→ Entries with model source code
+--

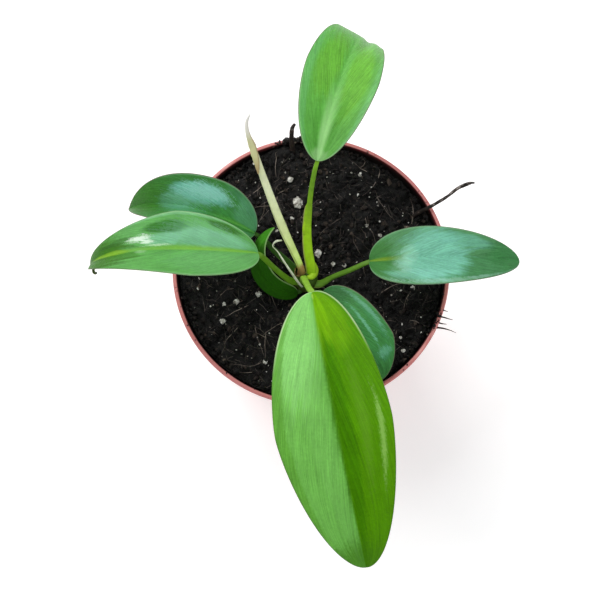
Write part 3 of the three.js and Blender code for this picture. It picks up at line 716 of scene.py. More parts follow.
def half_width(leaf, s):
    """The outline: one arc from the base to the widest place and another from there to the tip."""
    if s < leaf["widest"]:
        back = (leaf["widest"] - s) / leaf["widest"]
        share = (1 - back ** leaf["base_full"]) ** (1 / leaf["base_full"])
    else:
        onward = (s - leaf["widest"]) / (1 - leaf["widest"])
        share = max(0, 1 - onward ** leaf["tip_full"]) ** leaf["tip_sharp"]
    return max(LEAST_HALF_WIDTH, leaf["width"] / 2 * share)


def build_blade(leaf):
    """A flat slab of grid cells with an upper and a lower sheet, which is then laid on the leaf."""
    bm = bmesh.new()
    bmesh.ops.create_grid(bm, x_segments=BLADE_COLUMNS, y_segments=BLADE_ROWS, size=1)
    sheets = bmesh.ops.extrude_face_region(bm, geom=list(bm.faces), use_keep_orig=True)["geom"]
    for vert in sheets:
        if isinstance(vert, bmesh.types.BMVert):
            vert.co.z = 1
    bmesh.ops.recalc_face_normals(bm, faces=bm.faces)
    for face in bm.faces:
        face.material_index = int(face.normal.z < -0.5)
    across = bm.verts.layers.float.new("across")
    along = bm.verts.layers.float.new("along")
    from_edge = bm.verts.layers.float.new("edge_mm")
    ribs = []
    for row in range(BLADE_ROWS + 1):
        s = 0.5 - 0.5 * math.cos(math.pi * row / BLADE_ROWS)
        rib = Vector(leaf["base"])
        for step in range(MIDRIB_STEPS):
            rib += blade_frame(leaf, s * (step + 0.5) / MIDRIB_STEPS)[0] * (s * leaf["length"] / MIDRIB_STEPS)
        ribs.append((s, rib, *blade_frame(leaf, s)[1:], half_width(leaf, s)))
    fold, curl = math.radians(leaf["fold"]), math.radians(leaf["curl"])
    for vert in bm.verts:
        s, rib, right, face, half = ribs[round((vert.co.y + 1) / 2 * BLADE_ROWS)]
        t = math.copysign(abs(vert.co.x) ** COLUMN_SPREAD, vert.co.x)
        a = abs(t)
        if curl:
            out = (math.sin(fold) - math.sin(fold - curl * a)) / curl
            up = (math.cos(fold - curl * a) - math.cos(fold)) / curl
        else:
            out, up = math.cos(fold) * a, math.sin(fold) * a
        veins = VEIN_RELIEF * math.sin(2 * math.pi * VEINS * (s - 0.5 * a ** 1.2)) * min(1, 4 * a) * (1 - a)
        groove = -GROOVE_DEPTH * math.exp(-(a * half / GROOVE_HALF_WIDTH) ** 2) * (1 - s)
        dents = sum(depth * math.exp(-((t - at) / reach) ** 2 - ((s - where) / length) ** 2)
                    for at, where, reach, length, depth in leaf["dents"])
        lift = veins + groove
        if vert.co.z < 0.5:
            ridge = RIB_RELIEF * (1 - 0.8 * s) * math.exp(-(a * half / RIB_HALF_WIDTH) ** 2)
            lift = -ridge - BLADE_THICKNESS - (MARGIN_THICKNESS - BLADE_THICKNESS) * a ** 2 + 0.5 * veins
        vert.co = rib + right * math.copysign(out * half, t) + face * (up * half + lift + dents)
        vert[across] = t
        vert[along] = s
        vert[from_edge] = (1 - a) * half
    return bm


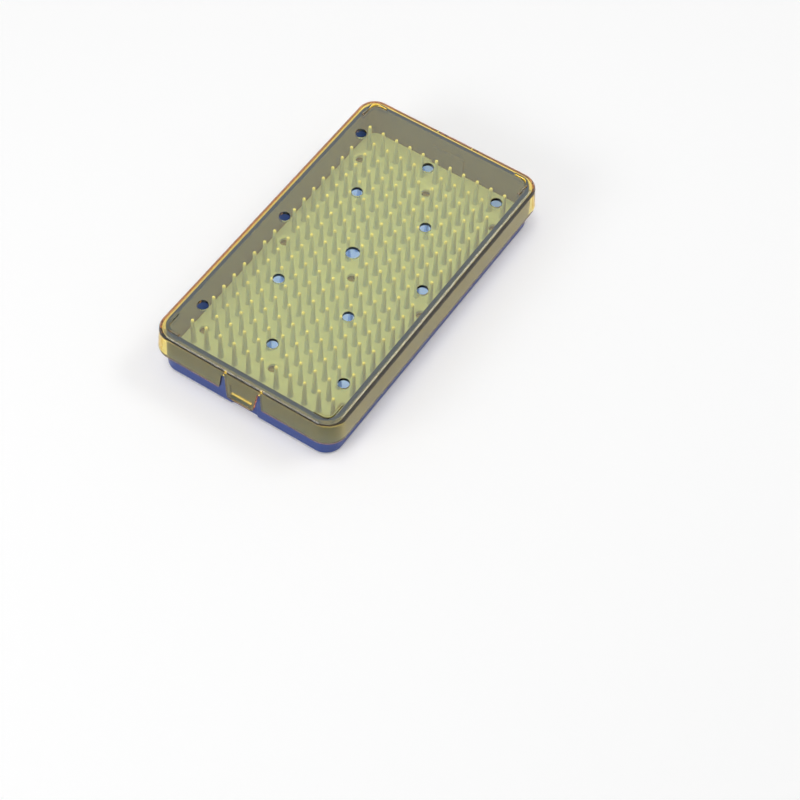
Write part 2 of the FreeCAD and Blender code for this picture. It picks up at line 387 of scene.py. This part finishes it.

+--

→ WHAT YOU NEED TO DO
Would you give the material above again, complete and exact?

→ ANSWER FOR THE TASK
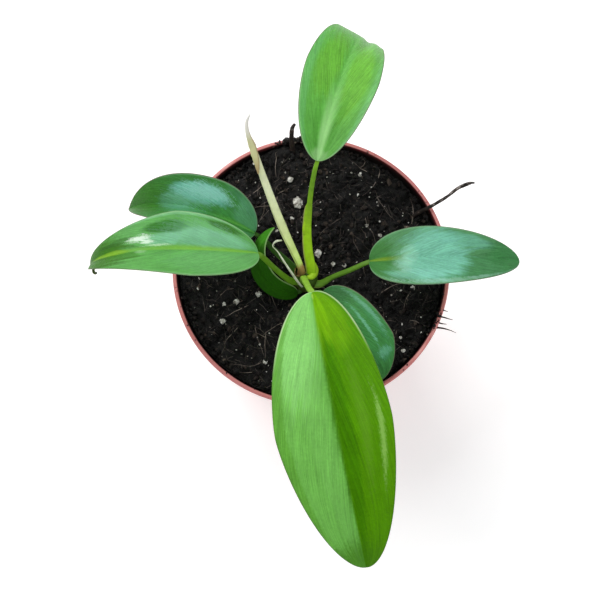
Write part 3 of the three.js and Blender code for this picture. It picks up at line 716 of scene.py. More parts follow.
def half_width(leaf, s):
    """The outline: one arc from the base to the widest place and another from there to the tip."""
    if s < leaf["widest"]:
        back = (leaf["widest"] - s) / leaf["widest"]
        share = (1 - back ** leaf["base_full"]) ** (1 / leaf["base_full"])
    else:
        onward = (s - leaf["widest"]) / (1 - leaf["widest"])
        share = max(0, 1 - onward ** leaf["tip_full"]) ** leaf["tip_sharp"]
    return max(LEAST_HALF_WIDTH, leaf["width"] / 2 * share)


def build_blade(leaf):
    """A flat slab of grid cells with an upper and a lower sheet, which is then laid on the leaf."""
    bm = bmesh.new()
    bmesh.ops.create_grid(bm, x_segments=BLADE_COLUMNS, y_segments=BLADE_ROWS, size=1)
    sheets = bmesh.ops.extrude_face_region(bm, geom=list(bm.faces), use_keep_orig=True)["geom"]
    for vert in sheets:
        if isinstance(vert, bmesh.types.BMVert):
            vert.co.z = 1
    bmesh.ops.recalc_face_normals(bm, faces=bm.faces)
    for face in bm.faces:
        face.material_index = int(face.normal.z < -0.5)
    across = bm.verts.layers.float.new("across")
    along = bm.verts.layers.float.new("along")
    from_edge = bm.verts.layers.float.new("edge_mm")
    ribs = []
    for row in range(BLADE_ROWS + 1):
        s = 0.5 - 0.5 * math.cos(math.pi * row / BLADE_ROWS)
        rib = Vector(leaf["base"])
        for step in range(MIDRIB_STEPS):
            rib += blade_frame(leaf, s * (step + 0.5) / MIDRIB_STEPS)[0] * (s * leaf["length"] / MIDRIB_STEPS)
        ribs.append((s, rib, *blade_frame(leaf, s)[1:], half_width(leaf, s)))
    fold, curl = math.radians(leaf["fold"]), math.radians(leaf["curl"])
    for vert in bm.verts:
        s, rib, right, face, half = ribs[round((vert.co.y + 1) / 2 * BLADE_ROWS)]
        t = math.copysign(abs(vert.co.x) ** COLUMN_SPREAD, vert.co.x)
        a = abs(t)
        if curl:
            out = (math.sin(fold) - math.sin(fold - curl * a)) / curl
            up = (math.cos(fold - curl * a) - math.cos(fold)) / curl
        else:
            out, up = math.cos(fold) * a, math.sin(fold) * a
        veins = VEIN_RELIEF * math.sin(2 * math.pi * VEINS * (s - 0.5 * a ** 1.2)) * min(1, 4 * a) * (1 - a)
        groove = -GROOVE_DEPTH * math.exp(-(a * half / GROOVE_HALF_WIDTH) ** 2) * (1 - s)
        dents = sum(depth * math.exp(-((t - at) / reach) ** 2 - ((s - where) / length) ** 2)
                    for at, where, reach, length, depth in leaf["dents"])
        lift = veins + groove
        if vert.co.z < 0.5:
            ridge = RIB_RELIEF * (1 - 0.8 * s) * math.exp(-(a * half / RIB_HALF_WIDTH) ** 2)
            lift = -ridge - BLADE_THICKNESS - (MARGIN_THICKNESS - BLADE_THICKNESS) * a ** 2 + 0.5 * veins
        vert.co = rib + right * math.copysign(out * half, t) + face * (up * half + lift + dents)
        vert[across] = t
        vert[along] = s
        vert[from_edge] = (1 - a) * half
    return bm


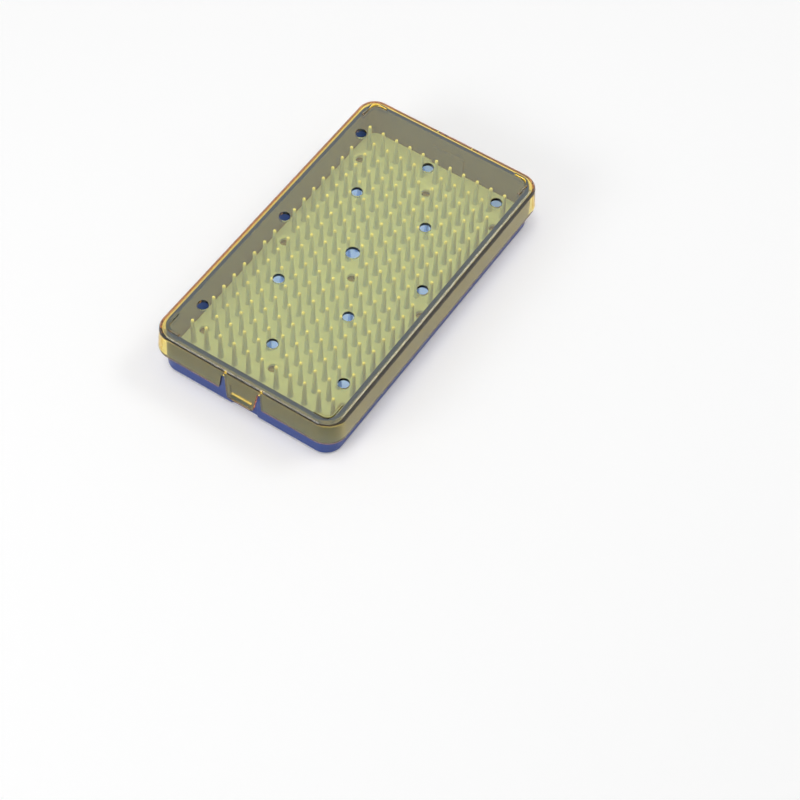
Write part 2 of the FreeCAD and Blender code for this picture. It picks up at line 387 of scene.py. This part finishes it.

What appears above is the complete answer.